Savor Seattle’s origins and heart came from the Pike Place Market, where the lack of tourists left unsold the famous fresh salmon, bouquets of flowers from Hmong farmers, and local coffee. “If you can’t bring people to the Pike Place Market,” her nine-year-old daughter asked, “why not bring it to them?” While other tour operators navigated virtual tours, Shen saw the bigger picture: if she could find a way to help them, too, the businesses she partnered with for tours could survive as well.
Selling themed boxes filled with products curated from restaurants, markets, and producers used the same principles as her tours: connecting unique foods and stores to hungry audiences. But instead of bringing people to the restaurant or shop, she packaged it up and used her existing assets – connections to chefs, transportation, and out-of-work tour guides – to bring Seattle’s best food to people staying home.

Shen describes the market’s own response to the pandemic as publishing “a blog that listed the URLs to all 500 different businesses.” Meanwhile, grocery delivery services were booked out for weeks. She saw an opportunity to rally local support for the market, help the vendors (and herself), and get food to people at home.
She called a restaurateur and asked to borrow the walk-in for cold storage in their closed restaurant. She called the vendors to whom she’d brought so many tourists over the years. And then, on 20 March, she posted a flier on social media: “Iconic Pike Place Market Eats – Delivered,” it announced, with a Venmo to send money to reserve one of the 48 boxes. They sold out almost instantly.
She honed the process, added more vendors, and doubled their output, to the same result.
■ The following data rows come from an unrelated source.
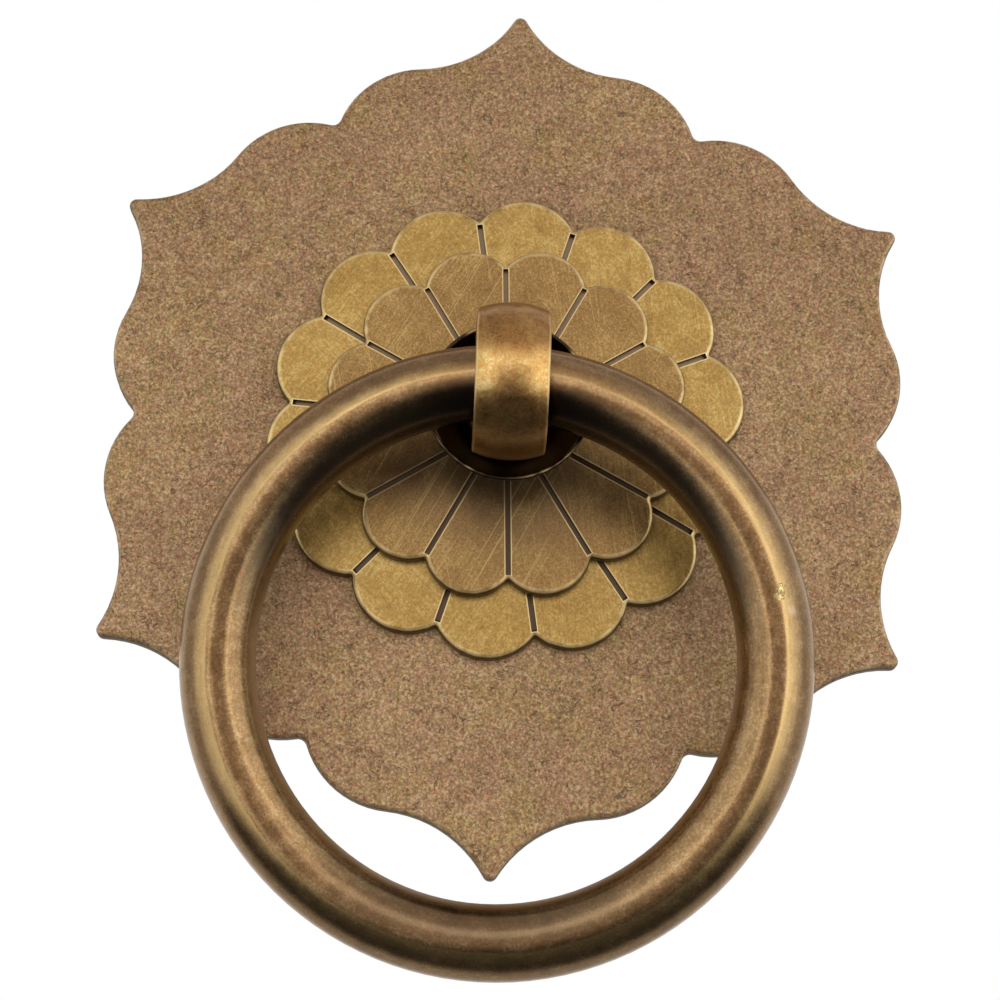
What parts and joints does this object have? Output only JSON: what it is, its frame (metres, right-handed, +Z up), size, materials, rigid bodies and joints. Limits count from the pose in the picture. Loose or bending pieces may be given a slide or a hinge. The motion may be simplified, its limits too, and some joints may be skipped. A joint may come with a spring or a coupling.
{
  "type": "ring pull handle",
  "caption": "Antique brass ring pull on a lotus-shaped backplate with stacked flower rosettes, a cup washer, and an eye with a threaded shank.",
  "frame": {"origin": "centre of the backplate's back face, on the axis of the shank", "axes": "-Y towards the front, +Y into the door along the shank, +Z up, towards the petal above the eye"},
  "size_m": [0.0878, 0.0569, 0.1112],
  "materials": {
    "plate_brass": "antiqued, mottled, tumbled edges",
    "outer_rosette_brass": "antiqued, brushed, bright edges",
    "inner_rosette_brass": "antiqued, brushed, bright edges",
    "cup_brass": "antiqued, dark inside",
    "eye_brass": "antiqued, rubbed bright on the crown",
    "ring_brass": "antiqued, half gloss",
    "washer_brass": "plain, slightly dull",
    "nut_brass": "plain, slightly dull"
  },
  "bodies": {
    "fixed_stack": {"backplate": "plate_brass", "outer_rosette": "outer_rosette_brass", "inner_rosette": "inner_rosette_brass", "cup_washer": "cup_brass", "ring_eye": "eye_brass", "back_washer": "washer_brass", "hex_nut": "nut_brass"},
    "ring": {"pull_ring": "ring_brass"}
  },
  "joints": [
    {"name": "ring_swing", "type": "hinge", "parent": "fixed_stack", "child": "ring", "pos_m": [-0.0005, -0.01735, 0], "axis": [-1, 0, 0], "range_deg": [-3, 201]}
  ]
}
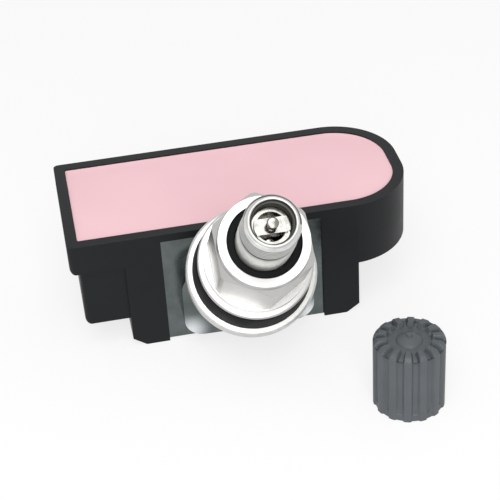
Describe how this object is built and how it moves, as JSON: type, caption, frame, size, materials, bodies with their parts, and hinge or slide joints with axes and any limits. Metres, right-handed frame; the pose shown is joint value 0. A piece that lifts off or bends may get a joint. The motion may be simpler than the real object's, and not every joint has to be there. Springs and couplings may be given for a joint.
{
  "type": "tyre pressure sensor",
  "caption": "Tyre pressure sensor with a potted round-ended housing, a clamp-in metal valve stem with grommet, hex nut and spring core, and a ribbed valve cap taken off.",
  "frame": {"origin": "on the valve stem's axis at the grommet face that seals against the inside of the wheel rim", "axes": "+Z is the normal of the potted face, +X runs along the housing from the square end to the round end, the stem leans from +Z towards -Y by 43 degrees"},
  "size_m": [0.0532, 0.0536, 0.0397],
  "materials": {
    "black_plastic": "satin",
    "pink_potting": "smooth",
    "board": "satin",
    "chip": "matte",
    "grey_rubber": "matte",
    "tin": "satin",
    "ceramic_tan": "matte",
    "brass": "satin",
    "ferrite": "matte",
    "copper_wire": "satin",
    "battery_steel": "satin",
    "bracket_metal": "satin",
    "screw_steel": "satin",
    "stem_aluminium": "satin",
    "black_rubber": "matte",
    "nut_metal": "satin",
    "nickel_brass": "satin",
    "red_seal": "matte",
    "cap_grey": "satin"
  },
  "bodies": {
    "sensor": {"housing": "black_plastic", "potting": "pink_potting", "circuit_board": "board", "sensor_chip": "chip", "port_gasket": "grey_rubber", "crystal": "tin", "chip_capacitors": "ceramic_tan", "antenna_loop": "brass", "coil_core": "ferrite", "coil_winding": "copper_wire", "battery_cell": "battery_steel", "battery_tab_top": "tin", "battery_tab_bottom": "tin", "stem_bracket": "bracket_metal", "stem_screw": "screw_steel", "screw_washer": "screw_steel", "valve_stem": "stem_aluminium", "rim_grommet": "black_rubber", "core_plug": "nickel_brass", "core_barrel": "brass", "core_gasket": "red_seal", "core_spring": "screw_steel", "valve_cap": "cap_grey", "cap_seal": "black_rubber"},
    "washer": {"nut_washer": "nut_metal"},
    "nut": {"hex_nut": "nut_metal", "nut_ring": "black_rubber"},
    "pin": {"core_pin": "nickel_brass", "core_seal": "black_rubber"}
  },
  "joints": [
    {"name": "washer_lift", "type": "slide", "parent": "sensor", "child": "washer", "axis": [0, -0.682, 0.7314], "range_m": [0, 0.007]},
    {"name": "nut_turn", "type": "hinge", "parent": "washer", "child": "nut", "pos_m": [0, 0, 0], "axis": [0, -0.682, 0.7314], "range_deg": [0, 2520]},
    {"name": "pin_press", "type": "slide", "parent": "sensor", "child": "pin", "axis": [0, 0.682, -0.7314], "range_m": [0, 0.0012], "stiffness_N_per_m": 300, "springref_m": -0.002, "deforming": ["core_spring"]}
  ],
  "couplings": [
    {"joint": "washer_lift", "follows": "nut_turn", "m_per_rad": 0.00015915}
  ]
}
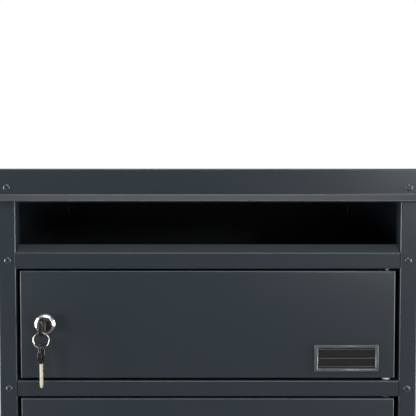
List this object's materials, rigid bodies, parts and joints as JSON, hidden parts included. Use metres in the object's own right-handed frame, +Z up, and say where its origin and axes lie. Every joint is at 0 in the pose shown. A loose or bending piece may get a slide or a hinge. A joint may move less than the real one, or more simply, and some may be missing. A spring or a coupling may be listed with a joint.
{
  "type": "cluster mailbox unit",
  "caption": "Cluster mailbox unit: riveted sheet-steel cabinet with an open drop slot over a column of compartments behind hinged, cam-locked doors.",
  "frame": {"origin": "centre of the cabinet's footprint on its underside", "axes": "+Z up, the doors and the slot face -Y, +X towards the hinge side of the doors"},
  "size_m": [0.4554, 0.4135, 0.6714],
  "materials": {
    "powder_coat": "anthracite powder coat, semi-gloss, on folded steel sheet",
    "rivet_paint": "anthracite paint on aluminium blind rivets, glossier than the sheet",
    "bright_steel": "bright zinc-plated steel",
    "white_nylon": "natural white moulded nylon",
    "clear_plastic": "clear moulded plastic cover",
    "black_card": "plain black card",
    "lock_chrome": "polished chrome plate",
    "plug_metal": "dark plated zinc casting",
    "zinc_steel": "zinc-plated steel",
    "key_metal": "nickel-plated brass, milled",
    "key_plastic": "black moulded plastic",
    "ring_metal": "nickel-plated spring steel wire"
  },
  "bodies": {
    "cabinet": {"roof_cap": "powder_coat", "left_side_panel": "powder_coat", "right_side_panel": "powder_coat", "back_panel": "powder_coat", "base_pan": "powder_coat", "slot_sill": "powder_coat", "drop_chute": "powder_coat", "hinge_pins": "bright_steel", "front_rivets": "rivet_paint", "left_side_rivets": "rivet_paint", "right_side_rivets": "rivet_paint", "roof_rivets": "rivet_paint", "shelf_1": "powder_coat", "shelf_2": "powder_coat", "shelf_3": "powder_coat"},
    "door_1": {"door_1_panel": "powder_coat", "door_1_bushes": "white_nylon", "door_1_label_holder": "clear_plastic", "door_1_label_card": "black_card", "door_1_lock_body": "lock_chrome", "door_1_lock_nut": "zinc_steel"},
    "lock_1": {"door_1_lock_plug": "plug_metal", "door_1_lock_cam": "zinc_steel", "door_1_cam_screw": "zinc_steel"},
    "door_2": {"door_2_panel": "powder_coat", "door_2_bushes": "white_nylon", "door_2_label_holder": "clear_plastic", "door_2_label_card": "black_card", "door_2_lock_body": "lock_chrome", "door_2_lock_nut": "zinc_steel"},
    "lock_2": {"door_2_lock_plug": "plug_metal", "door_2_lock_cam": "zinc_steel", "door_2_cam_screw": "zinc_steel"},
    "door_3": {"door_3_panel": "powder_coat", "door_3_bushes": "white_nylon", "door_3_label_holder": "clear_plastic", "door_3_label_card": "black_card", "door_3_lock_body": "lock_chrome", "door_3_lock_nut": "zinc_steel"},
    "lock_3": {"door_3_lock_plug": "plug_metal", "door_3_lock_cam": "zinc_steel", "door_3_cam_screw": "zinc_steel"},
    "door_4": {"door_4_panel": "powder_coat", "door_4_bushes": "white_nylon", "door_4_label_holder": "clear_plastic", "door_4_label_card": "black_card", "door_4_lock_body": "lock_chrome", "door_4_lock_nut": "zinc_steel"},
    "lock_4": {"door_4_lock_plug": "plug_metal", "door_4_lock_cam": "zinc_steel", "door_4_cam_screw": "zinc_steel"},
    "key": {"key_blade": "key_metal", "key_bow": "key_plastic"},
    "ring": {"key_ring": "ring_metal"},
    "spare_key": {"spare_key_blade": "key_metal", "spare_key_bow": "key_plastic"}
  },
  "joints": [
    {"name": "door_1_hinge", "type": "hinge", "parent": "cabinet", "child": "door_1", "pos_m": [0.1936, -0.1845, 0.5024], "axis": [0, 0, 1], "range_deg": [0, 95]},
    {"name": "lock_1_turn", "type": "hinge", "parent": "door_1", "child": "lock_1", "pos_m": [-0.1751, -0.1925, 0.5029], "axis": [0, 1, 0], "range_deg": [0, 90]},
    {"name": "door_2_hinge", "type": "hinge", "parent": "cabinet", "child": "door_2", "pos_m": [0.1936, -0.1845, 0.3639], "axis": [0, 0, 1], "range_deg": [0, 95]},
    {"name": "lock_2_turn", "type": "hinge", "parent": "door_2", "child": "lock_2", "pos_m": [-0.1751, -0.1925, 0.3644], "axis": [0, 1, 0], "range_deg": [0, 90]},
    {"name": "door_3_hinge", "type": "hinge", "parent": "cabinet", "child": "door_3", "pos_m": [0.1936, -0.1845, 0.2254], "axis": [0, 0, 1], "range_deg": [0, 95]},
    {"name": "lock_3_turn", "type": "hinge", "parent": "door_3", "child": "lock_3", "pos_m": [-0.1751, -0.1925, 0.2259], "axis": [0, 1, 0], "range_deg": [0, 90]},
    {"name": "door_4_hinge", "type": "hinge", "parent": "cabinet", "child": "door_4", "pos_m": [0.1936, -0.1845, 0.0869], "axis": [0, 0, 1], "range_deg": [0, 95]},
    {"name": "lock_4_turn", "type": "hinge", "parent": "door_4", "child": "lock_4", "pos_m": [-0.1751, -0.1925, 0.0874], "axis": [0, 1, 0], "range_deg": [0, 90]},
    {"name": "key_pull", "type": "slide", "parent": "lock_1", "child": "key", "axis": [0, -1, 0], "range_m": [0, 0.03]},
    {"name": "ring_swing", "type": "hinge", "parent": "key", "child": "ring", "pos_m": [-0.1751, -0.212, 0.4953], "axis": [0, -1, 0], "range_deg": [-20, 90]},
    {"name": "spare_key_swing", "type": "hinge", "parent": "ring", "child": "spare_key", "pos_m": [-0.1751, -0.212, 0.4812], "axis": [-1, 0, 0], "range_deg": [-20, 75]}
  ]
}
By week three, with an actual website, they generated sales that rivalled the best weeks in the history of her business.
But it didn’t just keep her going: Ras Peynado of Herban Farm lost most of his customer base when crowds disappeared from the market, and he struggled to get any help from the government. When Shen’s Iconic Market Box program included his Hot Honey Sauce in their boxes, the quantity she bought for a single week covered his operating costs for a whole month. “It’s keeping the farm alive,” said Peynado in a YouTube video. Frank’s Quality Produce brought back two laid-off employees just to fulfil box orders, and Shen brought back six of her laid-off employees (and made offers to others, though some turned it down since it was in a different capacity).